__DATA SEGMENT__
_ _ _

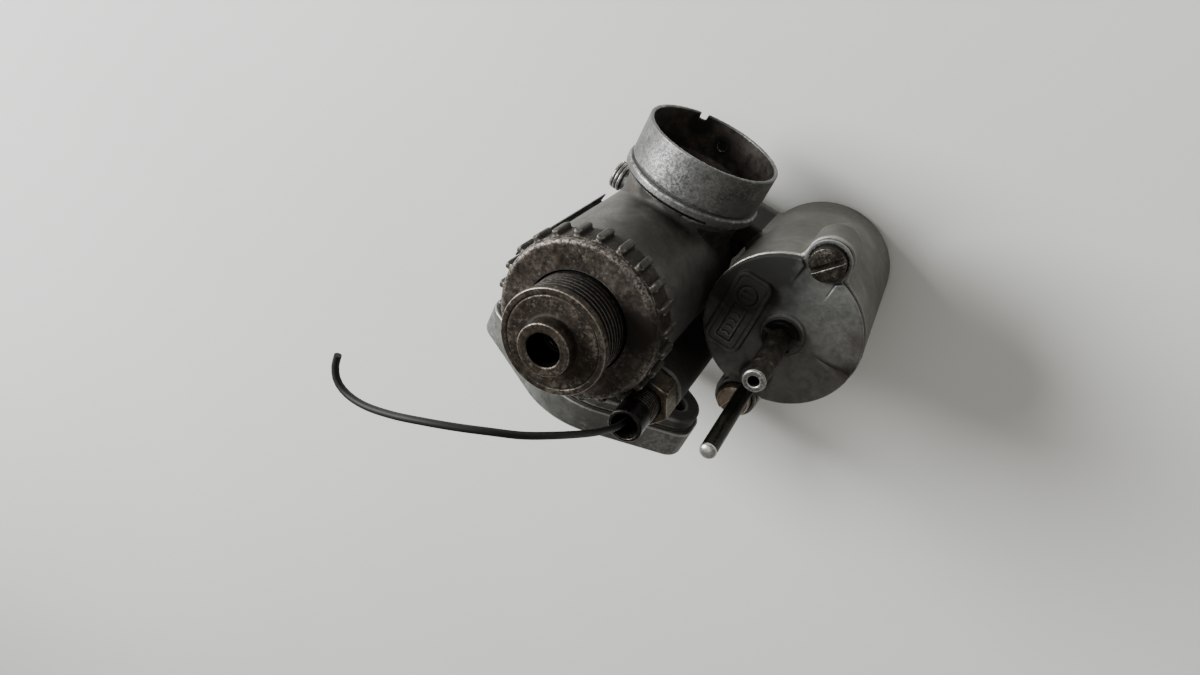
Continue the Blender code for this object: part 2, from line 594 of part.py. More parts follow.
def make_lid():
    """The lid is pierced where its fuel inlet and its tickler guide are set in, then joined to both."""
    at = (BOWL_X, BOWL_Y, 0)
    screw_holes = [circle((0, side * offset), 2.7, 16) for side, offset in EAR_OFFSETS.items()]
    plate("bowl_gasket", [lid_outline(LID_R, EAR_R - 0.2), circle((0, 0), BOWL_INNER_R, 36)] + screw_holes,
          BOWL_TOP + GAP, LID_BOTTOM - GAP, "fibre", at)
    inlet_hole = circle((INLET_X - BOWL_X, 0), 5.0, 22)
    guide_hole = circle((TICKLER_X - BOWL_X, TICKLER_Y - BOWL_Y), 3.9, 14)
    lid = plate("bowl_lid", [lid_outline(LID_R, EAR_R), inlet_hole, guide_hole] + screw_holes,
                LID_BOTTOM, LID_TOP, "lid_alloy", at)
    inlet = turned("inlet_stem", [
        (3.6, INLET_STEM_TOP), (4.0, INLET_STEM_TOP), (4.3, INLET_STEM_TOP - 0.3), (5.5, 21.3), (5.9, 21.3),
        (5.9, 19.7), (7.0, 19.5), (7.0, 12.6), (6.4, 12), (4.0, 12), (4.0, 18.7), (1.5, 18.9), (1.5, 24),
        (3.6, 24),
    ], at=(INLET_X, BOWL_Y, 0), steps=24, ring=True)
    guide = turned("tickler_guide", [
        (2.65, 24), (3.7, 24), (4.0, 23.6), (4.2, 20.2), (4.1, 19.7), (4.1, 10), (2.4, 10), (2.4, 10.6),
        (3.4, 10.7), (3.4, 22.3), (2.65, 22.4),
    ], at=(TICKLER_X, TICKLER_Y, 0), steps=16, ring=True)
    emblem = plate("emblem_plate", [rounded_outline(5.6, 12.7, 3.0)], 20.1, 22.4, at=(33.3, 68.4, 0))
    emblem.rotation_euler.z = radians(0.8)
    join(lid, inlet, guide, emblem)
    ear_steps = []
    for side, start in ((1, 20.3), (-1, 20.4)):
        near, far = sorted((BOWL_Y + side * start, BOWL_Y + side * 40))
        ear_steps.append(block("ear_step", (BOWL_X - EAR_HALF_WIDTH, near, EAR_TOP),
                               (BOWL_X + EAR_HALF_WIDTH, far, 26)))
        head_at = (BOWL_X, BOWL_Y + side * 29.0, 0)
        ear_steps.append(rod("head_room", EAR_R + 3, EAR_TOP, 26, at=head_at, steps=24))
    ramp = block("ear_ramp", (BOWL_X - EAR_HALF_WIDTH, BOWL_Y + 14.5, 20.1),
                 (BOWL_X + EAR_HALF_WIDTH, BOWL_Y + 20.6, 24.1))
    ramp.rotation_euler.x = radians(-8.5)
    groove = block("lid_groove", (56, BOWL_Y - 2.2, 20.4), (76, BOWL_Y + 1.2, 23.8))
    groove.rotation_euler = (radians(45), radians(6.3), 0)
    cut(lid, *ear_steps, ramp, groove)
    for name, side, turn, material in (("lid_screw_intake_side", 1, 51.5, "plated_steel"),
                                       ("lid_screw_engine_side", -1, 74.5, "tarnished_steel")):
        screw_at = (BOWL_X, BOWL_Y + side * EAR_OFFSETS[side], 0)
        screw = turned(name, [
            (0, 23.1), (4.5, 23.1), (5.05, 22.6), (5.05, 20.0), (2.4, 20.0), (2.4, 5.0), (1.8, 4.2), (0, 4.2),
        ], material, screw_at, steps=20)
        slot = block(name + "_slot", (-6, -0.75, 21.6), (6, 0.75, 24))
        slot.location = (Vector(screw_at) + Vector((0, 0, 22.8))) * MM
        slot.rotation_euler.z = radians(turn)
        cut(screw, slot)


def make_fuel_valve():
    at = (INLET_X, BOWL_Y, 0)
    turned("inlet_nipple", [
        (1.6, INLET_TOP), (2.95, INLET_TOP), (3.25, INLET_TOP - 0.4), (3.25, INLET_TOP - 1.3),
        (3.0, INLET_TOP - 2.0), (3.0, 44.6), (3.3, 44.2), (3.3, 24.3), (1.6, 24.3),
    ], "plated_steel", at, steps=20, ring=True)
    turned("needle_seat", [
        (1.4, 18.6), (3.7, 18.6), (3.7, 10.6), (2.6, 9.9), (1.5, 9.9), (1.5, 14.0),
    ], "brass", at, steps=20, ring=True)
    wall = 0.5
    top, bottom, radius = -3.0, -38.2, 17.6
    turned("float", [
        (0, top), (radius - 1, top), (radius, top - 1), (radius, bottom + 1), (radius - 1, bottom),
        (0.7, bottom), (0.7, bottom + wall), (radius - 1.2, bottom + wall), (radius - wall, bottom + 1.2),
        (radius - wall, top - 1.2), (radius - 1.2, top - wall), (0, top - wall),
    ], "brass", at, steps=28)
    turned("float_needle", [
        (0, 9.4), (0.5, 9.0), (1.2, 7.2), (1.2, -0.4), (2.4, -0.4), (2.4, -2.7), (0, -2.7),
    ], "dull_brass", at, steps=12)


def make_tickler():
    at = (TICKLER_X, TICKLER_Y, 0)
    dome = [(TICKLER_R * sin(radians(a)), TICKLER_TOP - 1.4 + 1.4 * cos(radians(a)))
            for a in range(0, 91, 30)]
    turned("tickler_rod", dome + [
        (TICKLER_R, 21.9), (3.2, 21.9), (3.2, 21.0), (TICKLER_STEM_R, 21.0), (TICKLER_STEM_R, 6.2),
        (1.7, 5.8), (0, 5.8),
    ], "dark_steel", at, steps=16)
    wire("tickler_spring", coil_points(at, 2.85, 11.2, 20.4, 5), 0.3, "spring_steel")


# ---------------------------------------------------------------- choke

def make_choke():
    at = (CHOKE_X, CHOKE_Y, 0)
    turned("choke_plunger", [
        (0, 3.2), (3.9, 3.2), (4.5, 2.6), (4.5, -12.6), (3.9, -13.2), (0, -13.2),
    ], "brass", at, steps=24)
    wire("choke_spring", coil_points(at, 3.7, 3.9, 23.2, 6), 0.35, "spring_steel")
    nut_low = CHOKE_HOUSING_TOP + GAP
    nut_high = nut_low + CHOKE_NUT_HEIGHT
    nut = hexagon("choke_lock_nut", CHOKE_NUT_FLATS, nut_low, nut_high, "dull_brass", at, turn=26)
    cut(nut, rod("nut_thread", CHOKE_TUBE_R + GAP, 30, 50, at=at, steps=20))
    turned("choke_cable_tube", [
        (CHOKE_TUBE_BORE_R, CHOKE_TUBE_TOP), (CHOKE_TUBE_R - 0.3, CHOKE_TUBE_TOP),
        (CHOKE_TUBE_R, CHOKE_TUBE_TOP - 0.3), (CHOKE_TUBE_R, 24), (3.0, 24), (3.0, 25),
        (CHOKE_TUBE_BORE_R, 26),
    ], "blackened_tube", at, steps=20, ring=True)
    wire("choke_cable", smooth_route(CABLE_ROUTE, 3.6), CABLE_R, "dark_steel")


# ---------------------------------------------------------------- adjusting screws

def make_adjusters():
    for name, y in (("throttle_stop", STOP_SCREW_Y), ("idle_air", IDLE_SCREW_Y)):
        at = (0, y, SCREW_Z)
        screw = turned(name + "_screw", [
            (0, -14.0), (0.8, -14.0), (2.0, -15.4), (2.0, -20.3), (4.0, -20.3), (4.0, -22.6), (4.8, -22.9),
            (4.8, SCREW_HEAD_X + 0.4), (4.4, SCREW_HEAD_X), (0, SCREW_HEAD_X),
        ], "plated_steel", at, "X", steps=18)
        slot = block(name + "_slot", (SCREW_HEAD_X - 1, y - 6, SCREW_Z - 0.5),
                     (SCREW_HEAD_X + 1.1, y + 6, SCREW_Z + 0.5))
        cut(screw, slot)
        spring = coil_points(at, 2.9, -19.6, SPOT_FACE_X - 0.65, 4, axis="X")
        wire(name + "_spring", spring, 0.35, "spring_steel")


make_body()
make_mounting()
make_ring_nut()
make_top_cap()
make_lock_spring()
make_throttle()
make_jets()
make_lid()
make_fuel_valve()
make_tickler()
make_choke()
make_adjusters()
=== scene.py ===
"""Looks of the slide carburettor: detailed pieces, worn metal, a pale table and soft daylight.

Lengths are in millimetres in the frame of the CAD model until a mesh is made, which is in metres.
Each detailed piece is the zero surface of a distance field, so its edges and fillets are rounded as
a casting's or a worn turned part's are, and how sharply it bends is kept for edge wear and grime.
"""

from math import cos, pi, radians, sin

import bpy
import numpy as np
from mathutils import Matrix, Vector


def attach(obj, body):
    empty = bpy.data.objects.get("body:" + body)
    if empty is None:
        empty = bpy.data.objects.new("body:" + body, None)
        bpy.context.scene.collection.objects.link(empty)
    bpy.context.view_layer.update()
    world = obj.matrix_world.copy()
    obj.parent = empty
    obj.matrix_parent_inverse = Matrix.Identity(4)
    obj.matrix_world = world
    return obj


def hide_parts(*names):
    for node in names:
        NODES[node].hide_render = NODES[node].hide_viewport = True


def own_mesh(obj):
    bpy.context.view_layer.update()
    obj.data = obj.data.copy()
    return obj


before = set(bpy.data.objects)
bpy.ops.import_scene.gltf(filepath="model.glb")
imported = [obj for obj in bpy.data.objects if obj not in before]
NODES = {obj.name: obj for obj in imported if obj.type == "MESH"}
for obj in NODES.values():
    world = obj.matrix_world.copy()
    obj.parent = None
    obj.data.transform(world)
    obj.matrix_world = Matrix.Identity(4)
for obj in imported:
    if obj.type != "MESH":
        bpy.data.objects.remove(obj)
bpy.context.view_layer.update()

MM = 0.001
HELD = "carburettor"

# shared places and sizes, in millimetres; every axis named here is upright
BARREL_Y = 58.0
BARREL = (0, BARREL_Y)
BOWL = (46.4, 69.9)
INLET = (47.2, 69.9)
TICKLER = (47.4, 54.0)
CHOKE = (25.7, 40.8)
EARS = {1: 25.1, -1: 27.2}  # from the bowl's axis to a lid screw, on the intake and the engine side
STOP_Y = 69.7
AIR_Y = 46.3
ADJUSTER_Z = -12
BOSS = (-8.5, 76)  # the idle jet's, under the neck
BORE_R = 13
STUD_X = 31
STUD_HOLE_R = 4.3
EAR_HOLE_R = 2.7
STEM_LOW, STEM_HIGH = 22.5, 43.0  # the part of the inlet stem painted dark as shade
NIPPLE_RIM_Z = 50.9
TICKLER_DOME_Z = 65.4
SPIGOT_RIM_Y = 99.2
FLOOR_Z = -41.5


# -------------------- camera and cord

def make_camera():
    """A phone's wide camera, above the intake side and rolled far over."""
    data = bpy.data.cameras.new("camera")
    data.sensor_width = 36
    data.lens = 24.96
    data.clip_start = 0.01
    right = Vector((0.8187, 0.3922, -0.4194)).normalized()
    back = Vector((0.152, 0.5563, 0.817)).normalized()
    right = (right - back * right.dot(back)).normalized()
    up = back.cross(right)
    camera = bpy.data.objects.new("camera", data)
    camera.matrix_world = Matrix.Translation(Vector((41.2, 180.7, 236.6)) * MM) @ Matrix(
        (right, up, back)).transposed().to_4x4()
    bpy.context.scene.collection.objects.link(camera)
    bpy.context.scene.camera = camera


CABLE_R = 0.95
CABLE_ROUTE = [
    (25.7, 40.8, 3.6), (25.7, 40.8, 20.0), (25.7, 40.8, 40.0), (25.5, 40.9, 52.0), (24.7, 41.6, 61.5),
    (22.9, 44.5, 70.6), (20.3, 47.2, 78.9), (15.7, 50.3, 89.4), (10.2, 51.0, 96.8), (4.0, 50.3, 101.3),
    (-2.6, 48.1, 104.0), (-9.9, 44.9, 105.5), (-17.8, 40.6, 105.6), (-25.6, 36.6, 104.6),
    (-31.6, 35.1, 103.6), (-35.6, 36.2, 103.0), (-37.6, 39.2, 102.4), (-38.0, 42.4, 102.0),
]


def smooth_route(points, spacing):
    """Evenly spaced points on a smooth curve through the route's own points."""
    knots = [Vector(p) for p in points]
    knots = [2 * knots[0] - knots[1]] + knots + [2 * knots[-1] - knots[-2]]
    dense = []
    for a, b, c, d in zip(knots, knots[1:], knots[2:], knots[3:]):
        for i in range(20):
            t = i / 20
            dense.append(0.5 * (2 * b + (c - a) * t + (2 * a - 5 * b + 4 * c - d) * t ** 2
                                + (3 * b - a - 3 * c + d) * t ** 3))
    dense.append(knots[-2])
    route = [dense[0]]
    for point in dense[1:-1]:
        if (point - route[-1]).length >= spacing:
            route.append(point)
    return route + [dense[-1]]


def line_piece(name, points, radius, material, resolution):
    """A round wire along points given in millimetres."""
    curve = bpy.data.curves.new(name, "CURVE")
    curve.dimensions = "3D"
    curve.bevel_depth = radius * MM
    curve.bevel_resolution = resolution
    curve.use_fill_caps = True
    spline = curve.splines.new("POLY")
    spline.points.add(len(points) - 1)
    for point, co in zip(spline.points, points):
        point.co = (*(Vector(co) * MM), 1.0)
    spline.use_smooth = True
    curve.materials.append(material)
    obj = bpy.data.objects.new(name, curve)
    bpy.context.scene.collection.objects.link(obj)
    return obj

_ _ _

__WHAT THE TASK REQUIRES__
Write out exactly the lines running from the line containing "make_body()" to the line containing "before = set(bpy.data.objects)", with both of those lines included.

__OUTPUT__
make_body()
make_mounting()
make_ring_nut()
make_top_cap()
make_lock_spring()
make_throttle()
make_jets()
make_lid()
make_fuel_valve()
make_tickler()
make_choke()
make_adjusters()
=== scene.py ===
"""Looks of the slide carburettor: detailed pieces, worn metal, a pale table and soft daylight.

Lengths are in millimetres in the frame of the CAD model until a mesh is made, which is in metres.
Each detailed piece is the zero surface of a distance field, so its edges and fillets are rounded as
a casting's or a worn turned part's are, and how sharply it bends is kept for edge wear and grime.
"""

from math import cos, pi, radians, sin

import bpy
import numpy as np
from mathutils import Matrix, Vector


def attach(obj, body):
    empty = bpy.data.objects.get("body:" + body)
    if empty is None:
        empty = bpy.data.objects.new("body:" + body, None)
        bpy.context.scene.collection.objects.link(empty)
    bpy.context.view_layer.update()
    world = obj.matrix_world.copy()
    obj.parent = empty
    obj.matrix_parent_inverse = Matrix.Identity(4)
    obj.matrix_world = world
    return obj


def hide_parts(*names):
    for node in names:
        NODES[node].hide_render = NODES[node].hide_viewport = True


def own_mesh(obj):
    bpy.context.view_layer.update()
    obj.data = obj.data.copy()
    return obj


before = set(bpy.data.objects)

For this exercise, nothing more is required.